What stays is not the pool or the lobby or the octopus. It is a specific moment on the rooftop at that hour when the sun has dropped behind the building but the sky is still lit — a dusky rose bleeding into lavender over Santa Eulària's low skyline. The pool empties. The music softens to something with piano. You are holding a glass of something cold and slightly bitter and the town below is shifting from day mode to night mode and you are suspended between the two, belonging to neither.

This is for the traveler who wants Ibiza without surrendering to it — the design-literate couple, the solo traveler with a paperback and opinions about mezcal, anyone who finds the west coast's excess exhausting but isn't ready for rural agroturismo quiet.
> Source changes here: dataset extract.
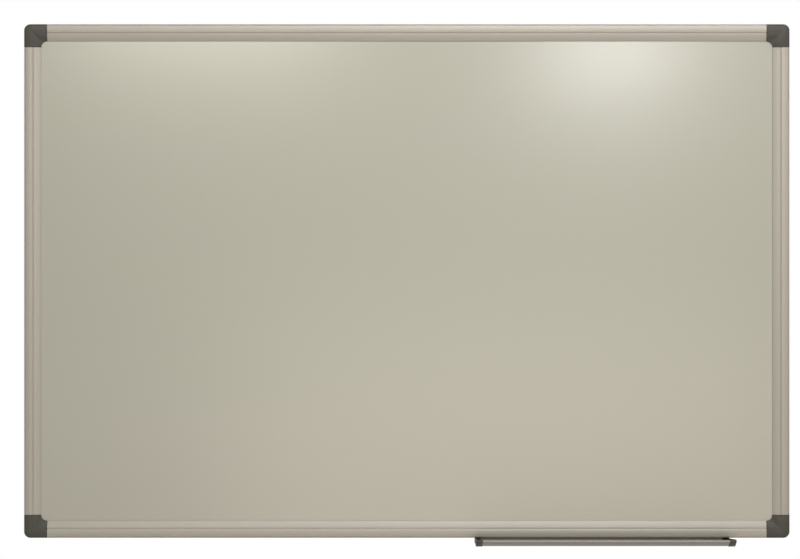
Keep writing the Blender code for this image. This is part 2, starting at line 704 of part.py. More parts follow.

It is not for families with small children, nor for anyone whose ideal Ibiza involves a VIP table at Amnesia.

Rooms facing the sea start around $412 in shoulder season, climbing sharply once June commits to summer. Worth it for the rooftop alone, though the real currency here is the particular silence of a town that has resisted becoming a brand.

Somewhere below, a church bell marks an hour you've already forgotten, and the pool holds the last of the sky like a secret it has no intention of sharing.